== RECORDED DATA ==

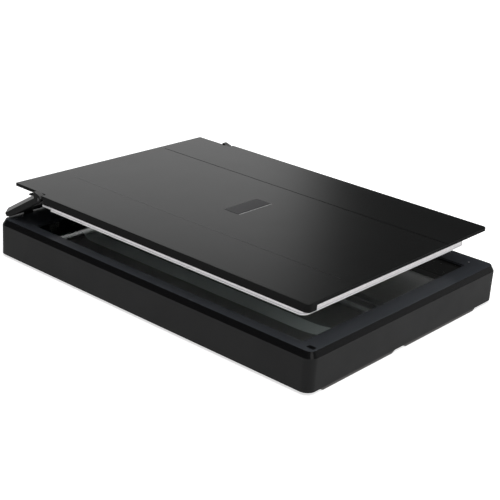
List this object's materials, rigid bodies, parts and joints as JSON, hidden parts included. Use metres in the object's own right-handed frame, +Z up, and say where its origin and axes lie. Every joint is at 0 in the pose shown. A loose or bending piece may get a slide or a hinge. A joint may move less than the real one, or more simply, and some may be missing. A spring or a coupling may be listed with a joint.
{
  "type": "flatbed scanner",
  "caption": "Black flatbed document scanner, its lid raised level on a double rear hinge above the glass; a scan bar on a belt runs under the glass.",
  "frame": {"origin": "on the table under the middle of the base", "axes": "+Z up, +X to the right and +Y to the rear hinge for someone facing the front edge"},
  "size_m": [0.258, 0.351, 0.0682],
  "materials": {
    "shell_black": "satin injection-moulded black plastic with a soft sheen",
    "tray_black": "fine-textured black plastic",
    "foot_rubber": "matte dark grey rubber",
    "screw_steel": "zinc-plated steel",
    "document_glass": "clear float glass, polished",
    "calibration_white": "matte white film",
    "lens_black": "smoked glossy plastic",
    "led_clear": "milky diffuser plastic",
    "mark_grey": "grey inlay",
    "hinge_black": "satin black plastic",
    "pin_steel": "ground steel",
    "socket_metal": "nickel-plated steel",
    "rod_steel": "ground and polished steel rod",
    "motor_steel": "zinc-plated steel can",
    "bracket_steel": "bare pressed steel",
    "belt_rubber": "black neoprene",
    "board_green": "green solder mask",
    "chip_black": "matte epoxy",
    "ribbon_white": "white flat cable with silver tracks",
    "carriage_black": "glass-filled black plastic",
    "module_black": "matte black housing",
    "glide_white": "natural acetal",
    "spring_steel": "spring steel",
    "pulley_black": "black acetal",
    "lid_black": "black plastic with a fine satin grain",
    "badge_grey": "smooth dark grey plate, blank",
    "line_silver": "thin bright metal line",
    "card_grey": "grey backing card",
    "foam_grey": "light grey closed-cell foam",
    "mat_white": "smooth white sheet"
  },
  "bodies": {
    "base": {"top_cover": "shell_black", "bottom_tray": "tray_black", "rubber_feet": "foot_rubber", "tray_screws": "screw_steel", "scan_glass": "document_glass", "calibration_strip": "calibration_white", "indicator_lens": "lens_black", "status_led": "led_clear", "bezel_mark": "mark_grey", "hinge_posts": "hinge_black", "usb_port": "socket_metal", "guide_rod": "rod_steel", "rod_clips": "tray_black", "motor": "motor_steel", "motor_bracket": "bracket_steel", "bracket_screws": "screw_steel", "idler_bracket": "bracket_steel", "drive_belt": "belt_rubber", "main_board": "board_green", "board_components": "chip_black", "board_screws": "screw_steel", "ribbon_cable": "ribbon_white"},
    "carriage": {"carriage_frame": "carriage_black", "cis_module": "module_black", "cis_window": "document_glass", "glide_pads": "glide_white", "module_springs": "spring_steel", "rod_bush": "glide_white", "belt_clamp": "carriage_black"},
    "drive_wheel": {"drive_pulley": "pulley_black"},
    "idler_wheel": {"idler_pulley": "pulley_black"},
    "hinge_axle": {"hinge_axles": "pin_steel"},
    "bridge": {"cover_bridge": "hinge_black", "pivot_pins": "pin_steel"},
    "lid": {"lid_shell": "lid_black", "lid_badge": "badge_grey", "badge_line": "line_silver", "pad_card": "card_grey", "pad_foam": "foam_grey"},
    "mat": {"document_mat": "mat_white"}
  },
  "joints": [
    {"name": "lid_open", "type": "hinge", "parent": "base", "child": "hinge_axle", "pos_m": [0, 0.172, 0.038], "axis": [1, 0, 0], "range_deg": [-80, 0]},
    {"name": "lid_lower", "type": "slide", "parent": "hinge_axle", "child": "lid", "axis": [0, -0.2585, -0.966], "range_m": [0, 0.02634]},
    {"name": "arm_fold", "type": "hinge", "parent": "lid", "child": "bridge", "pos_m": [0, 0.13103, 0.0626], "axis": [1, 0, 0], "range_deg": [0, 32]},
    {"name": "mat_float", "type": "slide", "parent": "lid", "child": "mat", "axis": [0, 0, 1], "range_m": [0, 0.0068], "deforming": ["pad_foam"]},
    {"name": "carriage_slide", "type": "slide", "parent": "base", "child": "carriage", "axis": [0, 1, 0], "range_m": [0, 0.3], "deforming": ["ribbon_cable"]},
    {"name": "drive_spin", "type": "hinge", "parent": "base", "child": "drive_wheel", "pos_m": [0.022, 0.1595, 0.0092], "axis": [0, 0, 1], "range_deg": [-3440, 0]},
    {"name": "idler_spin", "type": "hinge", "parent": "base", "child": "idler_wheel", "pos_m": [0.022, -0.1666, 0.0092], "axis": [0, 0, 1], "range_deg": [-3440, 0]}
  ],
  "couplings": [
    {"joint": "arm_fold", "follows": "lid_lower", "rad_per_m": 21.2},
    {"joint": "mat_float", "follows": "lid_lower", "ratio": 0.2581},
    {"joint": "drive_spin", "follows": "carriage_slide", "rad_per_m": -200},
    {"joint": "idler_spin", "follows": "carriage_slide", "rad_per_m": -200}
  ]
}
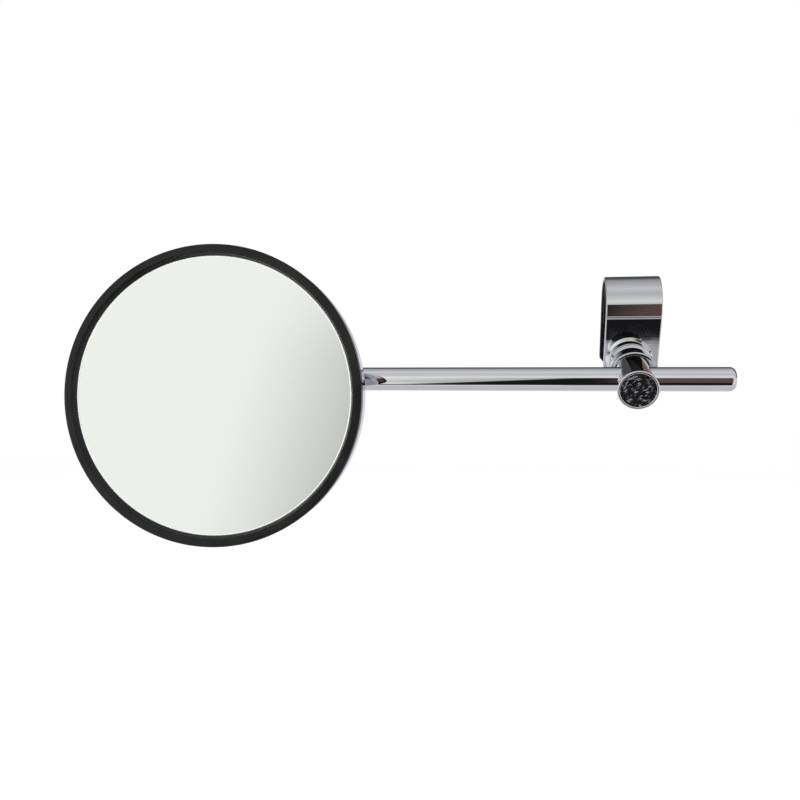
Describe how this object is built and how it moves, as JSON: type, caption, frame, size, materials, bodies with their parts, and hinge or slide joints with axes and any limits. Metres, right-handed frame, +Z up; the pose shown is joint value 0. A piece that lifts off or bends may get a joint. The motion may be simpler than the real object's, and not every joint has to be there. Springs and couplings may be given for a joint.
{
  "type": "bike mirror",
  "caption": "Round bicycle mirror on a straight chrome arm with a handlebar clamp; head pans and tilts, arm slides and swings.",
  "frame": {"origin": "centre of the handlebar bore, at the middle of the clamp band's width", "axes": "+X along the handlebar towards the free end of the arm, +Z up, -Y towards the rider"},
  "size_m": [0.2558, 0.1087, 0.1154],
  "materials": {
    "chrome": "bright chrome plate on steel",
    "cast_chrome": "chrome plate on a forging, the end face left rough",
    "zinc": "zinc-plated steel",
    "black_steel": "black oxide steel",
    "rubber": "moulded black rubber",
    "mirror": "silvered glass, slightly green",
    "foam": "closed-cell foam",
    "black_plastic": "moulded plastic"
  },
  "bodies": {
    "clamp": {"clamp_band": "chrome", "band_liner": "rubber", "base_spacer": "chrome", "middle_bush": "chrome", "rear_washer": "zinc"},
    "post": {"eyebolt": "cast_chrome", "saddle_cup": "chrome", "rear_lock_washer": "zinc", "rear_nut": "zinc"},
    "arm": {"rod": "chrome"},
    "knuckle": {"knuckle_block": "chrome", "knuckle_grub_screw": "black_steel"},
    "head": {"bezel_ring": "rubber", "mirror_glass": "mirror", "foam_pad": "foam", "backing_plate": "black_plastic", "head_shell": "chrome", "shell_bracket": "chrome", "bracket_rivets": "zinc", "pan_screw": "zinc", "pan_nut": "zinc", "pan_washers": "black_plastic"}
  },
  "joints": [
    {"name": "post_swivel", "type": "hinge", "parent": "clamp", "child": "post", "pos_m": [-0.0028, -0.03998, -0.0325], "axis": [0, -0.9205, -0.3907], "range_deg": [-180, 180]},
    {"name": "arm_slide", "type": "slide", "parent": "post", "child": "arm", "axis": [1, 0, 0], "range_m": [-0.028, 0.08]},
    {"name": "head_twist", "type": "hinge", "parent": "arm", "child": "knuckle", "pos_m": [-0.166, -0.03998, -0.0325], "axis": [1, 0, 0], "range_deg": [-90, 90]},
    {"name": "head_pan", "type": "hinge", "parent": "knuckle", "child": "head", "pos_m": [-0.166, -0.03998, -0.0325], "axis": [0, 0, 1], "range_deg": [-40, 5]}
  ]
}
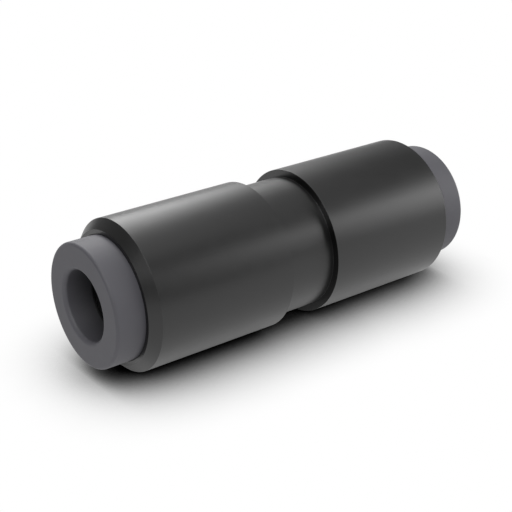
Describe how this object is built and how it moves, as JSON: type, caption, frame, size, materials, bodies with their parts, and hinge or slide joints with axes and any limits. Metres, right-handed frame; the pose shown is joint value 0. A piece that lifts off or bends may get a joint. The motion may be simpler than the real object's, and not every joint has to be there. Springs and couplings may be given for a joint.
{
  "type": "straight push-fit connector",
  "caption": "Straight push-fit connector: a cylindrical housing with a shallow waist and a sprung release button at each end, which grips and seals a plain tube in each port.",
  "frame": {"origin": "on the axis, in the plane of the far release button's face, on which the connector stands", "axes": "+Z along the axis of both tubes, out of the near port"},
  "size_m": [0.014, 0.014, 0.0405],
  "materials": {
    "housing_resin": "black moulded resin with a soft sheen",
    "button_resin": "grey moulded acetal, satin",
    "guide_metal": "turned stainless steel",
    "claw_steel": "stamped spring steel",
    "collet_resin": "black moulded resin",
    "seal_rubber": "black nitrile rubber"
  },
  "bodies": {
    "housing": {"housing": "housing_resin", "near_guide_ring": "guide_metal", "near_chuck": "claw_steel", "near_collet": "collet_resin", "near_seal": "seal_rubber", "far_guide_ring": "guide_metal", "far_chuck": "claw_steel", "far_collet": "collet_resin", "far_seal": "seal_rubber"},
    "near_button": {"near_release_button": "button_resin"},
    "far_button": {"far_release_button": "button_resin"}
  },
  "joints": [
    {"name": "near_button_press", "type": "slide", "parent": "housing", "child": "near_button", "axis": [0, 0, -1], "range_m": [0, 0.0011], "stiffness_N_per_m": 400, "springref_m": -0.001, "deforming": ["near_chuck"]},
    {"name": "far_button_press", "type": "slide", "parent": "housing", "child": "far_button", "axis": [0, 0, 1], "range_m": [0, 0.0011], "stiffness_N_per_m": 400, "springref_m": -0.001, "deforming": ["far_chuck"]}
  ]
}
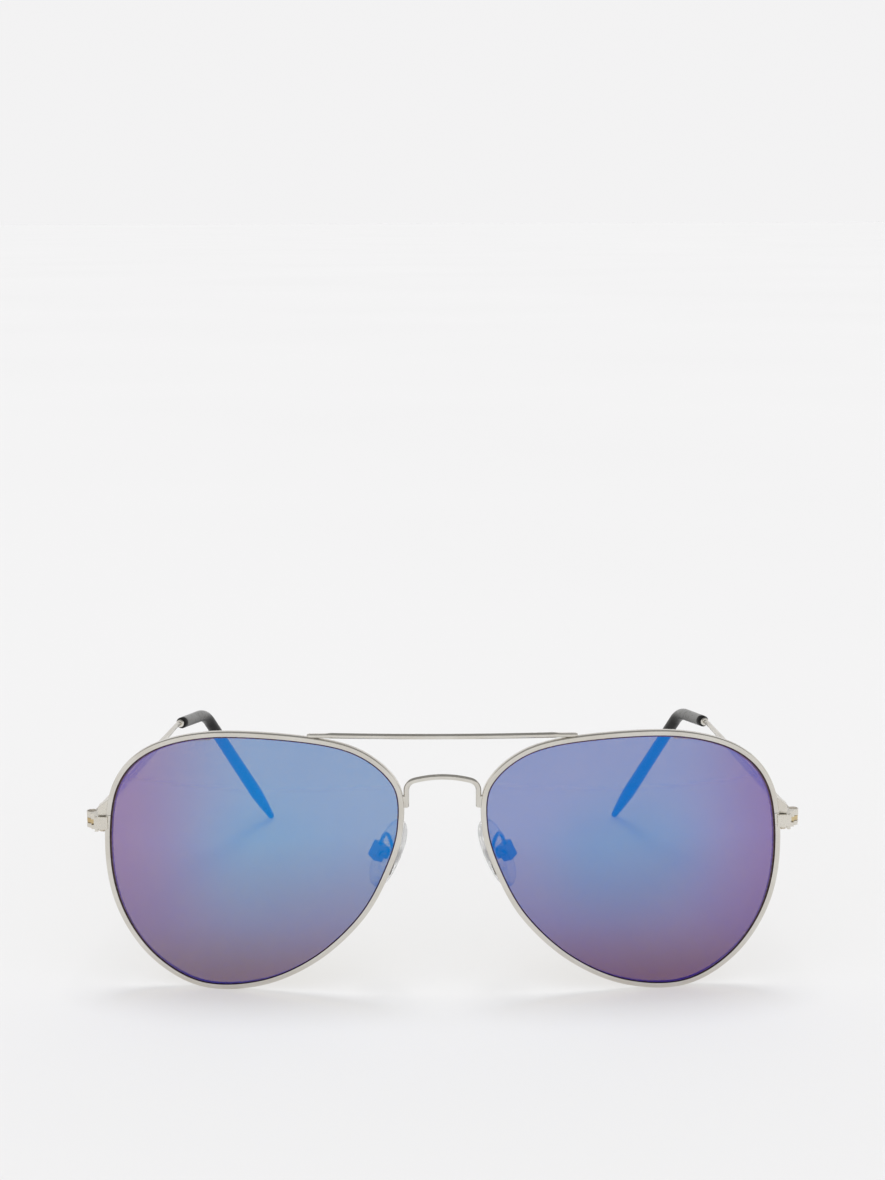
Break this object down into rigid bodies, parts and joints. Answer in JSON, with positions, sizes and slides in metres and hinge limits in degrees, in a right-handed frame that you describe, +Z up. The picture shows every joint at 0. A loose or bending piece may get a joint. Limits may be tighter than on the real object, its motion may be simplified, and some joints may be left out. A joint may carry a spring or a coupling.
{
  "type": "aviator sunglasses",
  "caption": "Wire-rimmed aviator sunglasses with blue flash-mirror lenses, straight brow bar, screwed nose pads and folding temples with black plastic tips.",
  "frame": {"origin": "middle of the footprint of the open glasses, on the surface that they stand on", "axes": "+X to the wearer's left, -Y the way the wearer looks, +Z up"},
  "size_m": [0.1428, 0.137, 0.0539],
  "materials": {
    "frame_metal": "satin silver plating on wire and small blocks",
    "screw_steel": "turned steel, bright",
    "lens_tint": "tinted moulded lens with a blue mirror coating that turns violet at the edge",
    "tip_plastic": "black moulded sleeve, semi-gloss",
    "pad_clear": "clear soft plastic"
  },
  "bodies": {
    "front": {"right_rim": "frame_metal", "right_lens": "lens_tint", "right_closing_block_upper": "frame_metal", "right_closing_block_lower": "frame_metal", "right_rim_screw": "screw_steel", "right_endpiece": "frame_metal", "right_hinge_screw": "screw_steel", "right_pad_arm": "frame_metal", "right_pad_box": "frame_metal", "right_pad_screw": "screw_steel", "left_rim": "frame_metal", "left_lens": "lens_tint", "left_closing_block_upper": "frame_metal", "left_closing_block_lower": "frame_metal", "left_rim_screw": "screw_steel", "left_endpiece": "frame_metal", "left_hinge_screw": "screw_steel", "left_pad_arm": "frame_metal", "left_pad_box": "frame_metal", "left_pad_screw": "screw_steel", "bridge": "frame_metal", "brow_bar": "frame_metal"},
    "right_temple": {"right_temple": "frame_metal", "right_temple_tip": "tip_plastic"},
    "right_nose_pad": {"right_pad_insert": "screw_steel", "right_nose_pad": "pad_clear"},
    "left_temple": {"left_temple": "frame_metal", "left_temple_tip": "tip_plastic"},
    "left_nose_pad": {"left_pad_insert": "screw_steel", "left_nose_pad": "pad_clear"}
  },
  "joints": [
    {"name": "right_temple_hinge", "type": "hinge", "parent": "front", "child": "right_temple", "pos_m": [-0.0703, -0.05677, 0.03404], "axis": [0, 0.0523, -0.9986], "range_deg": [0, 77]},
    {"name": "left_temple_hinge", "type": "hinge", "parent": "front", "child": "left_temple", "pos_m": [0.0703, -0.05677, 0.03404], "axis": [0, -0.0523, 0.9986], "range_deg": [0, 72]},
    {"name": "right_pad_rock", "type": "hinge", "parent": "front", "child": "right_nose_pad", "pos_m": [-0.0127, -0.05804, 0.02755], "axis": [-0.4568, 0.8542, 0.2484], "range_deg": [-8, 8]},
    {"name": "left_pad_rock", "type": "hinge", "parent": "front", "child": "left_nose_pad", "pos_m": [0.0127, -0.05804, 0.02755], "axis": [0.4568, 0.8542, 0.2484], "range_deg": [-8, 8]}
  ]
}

===

§ **BRIEF**: Report only how many lines in the entries contain "rigid".

§ **TASK ANSWER**: 2